■ Requirements ■
Reproduce all of the material exactly as shown.

━━ Material provided

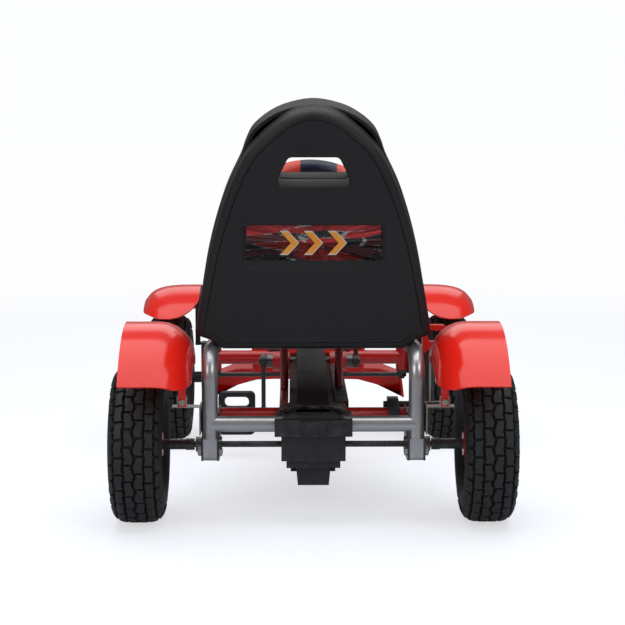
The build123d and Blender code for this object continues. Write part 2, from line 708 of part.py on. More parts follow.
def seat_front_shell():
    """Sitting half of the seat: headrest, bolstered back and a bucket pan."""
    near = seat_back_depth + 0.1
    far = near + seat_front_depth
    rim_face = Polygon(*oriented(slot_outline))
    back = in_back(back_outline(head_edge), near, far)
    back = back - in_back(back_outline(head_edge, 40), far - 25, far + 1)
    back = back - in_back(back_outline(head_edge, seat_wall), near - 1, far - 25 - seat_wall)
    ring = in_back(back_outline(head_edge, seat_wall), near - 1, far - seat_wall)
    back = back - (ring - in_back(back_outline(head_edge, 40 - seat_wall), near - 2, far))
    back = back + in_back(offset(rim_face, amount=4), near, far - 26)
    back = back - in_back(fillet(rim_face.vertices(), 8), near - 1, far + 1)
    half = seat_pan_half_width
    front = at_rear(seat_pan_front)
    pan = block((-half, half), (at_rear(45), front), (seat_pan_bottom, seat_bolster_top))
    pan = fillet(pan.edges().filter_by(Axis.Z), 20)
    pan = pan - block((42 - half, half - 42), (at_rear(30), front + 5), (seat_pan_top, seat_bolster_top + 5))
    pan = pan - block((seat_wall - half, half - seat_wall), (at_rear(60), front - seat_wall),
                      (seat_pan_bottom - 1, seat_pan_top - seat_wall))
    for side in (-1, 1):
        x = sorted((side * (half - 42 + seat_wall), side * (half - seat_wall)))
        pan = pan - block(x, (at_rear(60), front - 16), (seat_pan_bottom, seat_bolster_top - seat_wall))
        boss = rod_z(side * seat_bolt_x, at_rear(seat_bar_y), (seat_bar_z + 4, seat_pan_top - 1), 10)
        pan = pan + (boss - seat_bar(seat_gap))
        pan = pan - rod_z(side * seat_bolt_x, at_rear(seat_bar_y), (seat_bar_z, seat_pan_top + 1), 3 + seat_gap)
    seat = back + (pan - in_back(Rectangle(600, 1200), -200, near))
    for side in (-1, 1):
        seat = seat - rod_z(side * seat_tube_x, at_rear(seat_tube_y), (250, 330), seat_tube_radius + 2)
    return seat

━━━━

■ Exercise response ■
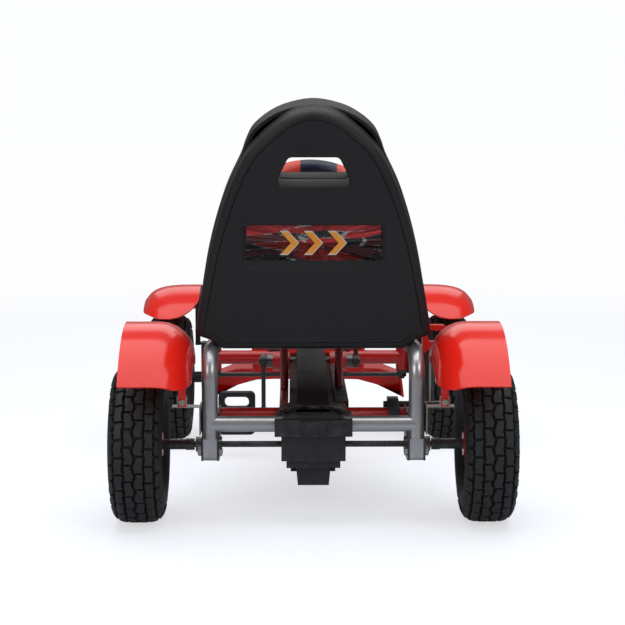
The build123d and Blender code for this object continues. Write part 2, from line 708 of part.py on. More parts follow.
def seat_front_shell():
    """Sitting half of the seat: headrest, bolstered back and a bucket pan."""
    near = seat_back_depth + 0.1
    far = near + seat_front_depth
    rim_face = Polygon(*oriented(slot_outline))
    back = in_back(back_outline(head_edge), near, far)
    back = back - in_back(back_outline(head_edge, 40), far - 25, far + 1)
    back = back - in_back(back_outline(head_edge, seat_wall), near - 1, far - 25 - seat_wall)
    ring = in_back(back_outline(head_edge, seat_wall), near - 1, far - seat_wall)
    back = back - (ring - in_back(back_outline(head_edge, 40 - seat_wall), near - 2, far))
    back = back + in_back(offset(rim_face, amount=4), near, far - 26)
    back = back - in_back(fillet(rim_face.vertices(), 8), near - 1, far + 1)
    half = seat_pan_half_width
    front = at_rear(seat_pan_front)
    pan = block((-half, half), (at_rear(45), front), (seat_pan_bottom, seat_bolster_top))
    pan = fillet(pan.edges().filter_by(Axis.Z), 20)
    pan = pan - block((42 - half, half - 42), (at_rear(30), front + 5), (seat_pan_top, seat_bolster_top + 5))
    pan = pan - block((seat_wall - half, half - seat_wall), (at_rear(60), front - seat_wall),
                      (seat_pan_bottom - 1, seat_pan_top - seat_wall))
    for side in (-1, 1):
        x = sorted((side * (half - 42 + seat_wall), side * (half - seat_wall)))
        pan = pan - block(x, (at_rear(60), front - 16), (seat_pan_bottom, seat_bolster_top - seat_wall))
        boss = rod_z(side * seat_bolt_x, at_rear(seat_bar_y), (seat_bar_z + 4, seat_pan_top - 1), 10)
        pan = pan + (boss - seat_bar(seat_gap))
        pan = pan - rod_z(side * seat_bolt_x, at_rear(seat_bar_y), (seat_bar_z, seat_pan_top + 1), 3 + seat_gap)
    seat = back + (pan - in_back(Rectangle(600, 1200), -200, near))
    for side in (-1, 1):
        seat = seat - rod_z(side * seat_tube_x, at_rear(seat_tube_y), (250, 330), seat_tube_radius + 2)
    return seat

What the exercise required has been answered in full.